The command hopes to prevent terrorists from joining criminals to smuggle illicit drugs, arms and humans being sold into prostitution or landed illegally in North America. It seeks to crack down on piracy in the South China Sea. And it is especially aimed at terrorists plotting an attack with nuclear, chemical or biological weapons of mass destruction.
Adm. Thomas Fargo, who leads the Pacific Command from its headquarters in Hawai'i, told a military audience on May 3 in Victoria, British Columbia, that the goal was to forge a partnership of nations willing to identify and intercept "transnational maritime threats under existing international and domestics laws."
The first hurdle is the immensity of the task. The oceans between the West Coast of the United States and the east coast of Africa occupy 20 times the surface of the United States. Lloyd's Register of Shipping estimates there are 89,000 ships in the world ranging from 100-ton coastal freighters to the 565,000-ton oil tanker Jahre Viking. Presumably, more than half of those ships ply these waters, but no one seems to know for sure.
Getting a grip on where those ships are, where they are headed, and what they carry is Task 1. Fargo told Congress in March that "we need to gain an awareness of the maritime domain to match the picture we have of our international air space."
The International Civil Aviation Organization says: "An airplane takes off or lands every few seconds somewhere on the face of the Earth." The United Nations agency adds: "Every one of these flights is handled in the same uniform manner, whether by air traffic control, airport authorities or pilots at the controls of their aircraft."
The technology global positioning systems, radar, radio communications, transponders emitting signals to disclose location exists to do the same with ships. The task is to pull that information together swiftly so that law-enforcement agencies, coast guards or navies could intercept a ship acting suspiciously.
The amount of cargo transported in shipping containers is stunning. Shanghai, reflecting China's billowing economy, handles the equivalent of 10 million 20-foot-container loads a year and Hong Kong another 5.3 million.
Los Angeles moves 6.6 million containers in and out while Oakland transfers 2 million. (Honolulu receives about 300,000 containers each year.)
Law-enforcement officers say that before the 9/11 terrorist attacks on New York City and the Pentagon, only 2 percent or 3 percent of those containers were inspected for illegal or dangerous cargoes. That has changed under a Customs law scheduled to go into effect on July 1 that requires nations shipping to the United States to install counter-terror measures X-rays, surveillance cameras, patrolling guards.

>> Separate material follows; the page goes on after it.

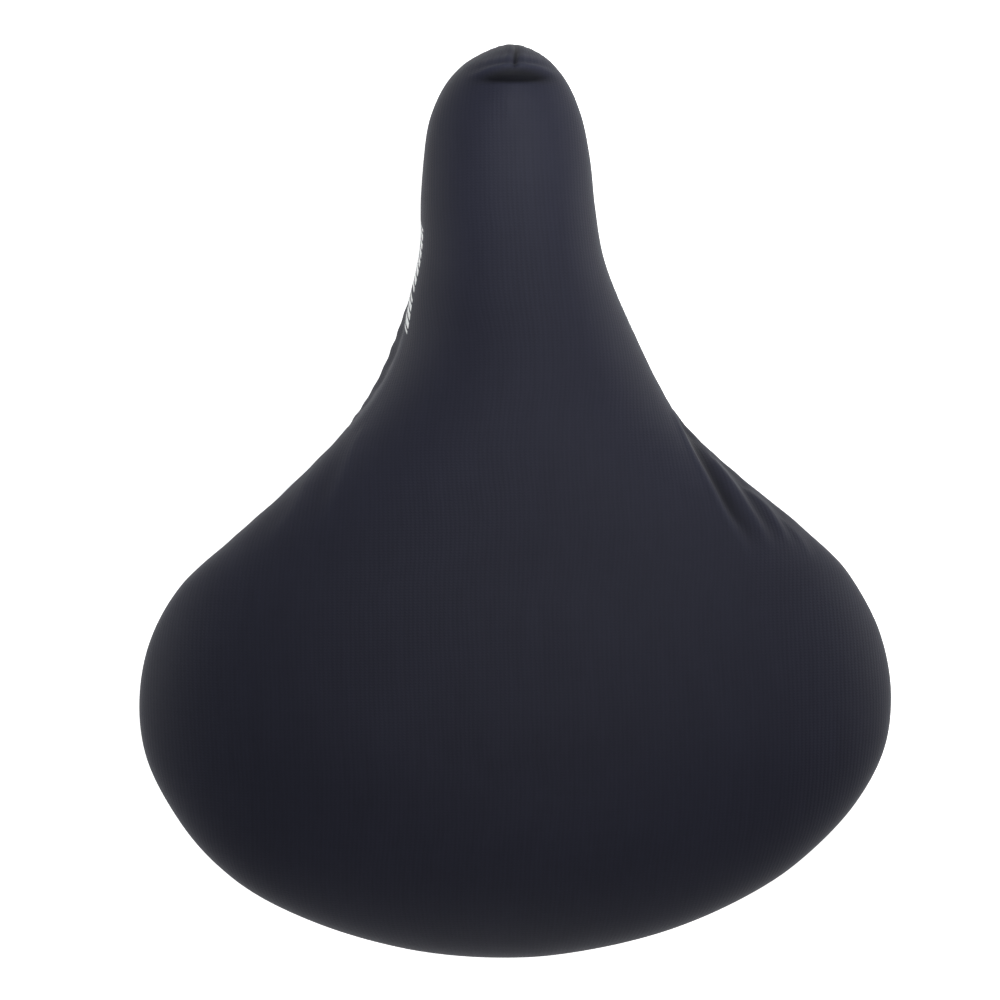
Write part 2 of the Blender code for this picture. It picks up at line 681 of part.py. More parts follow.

A failure to comply might cause authorities to forbid a ship to enter an American port. "We're dead serious about this," Rear Adm. Larry Hereth, the Coast Guard's director of port security, told the New York Times. In Japan, Reuters reported, U.S. agents have been working alongside Japanese authorities in Tokyo, Yokohama, Nagoya and Kobe to screen containers.
Fargo has entered several cautions about the maritime security initiative: It does not envision a new alliance nor a new naval force patrolling the Pacific. The intent, he said, is to "empower each nation to take the action it deems necessary to protect itself in its own waters, thereby enhancing our collective security."
The admiral emphasized that the security initiative would not interfere with national sovereignty but would rely on existing laws and forces. That was intended to alleviate fears among Asians who have cast off Western colonialism since the end of World War II. They resent anything that appears to revive Western domination.
How this security initiative will be fashioned, how long it will take and what it will cost are critical unknowns. As Fargo said in Victoria, this concept "is still in its infancy."
Richard Halloran is a former New York Times correspondent in Asia.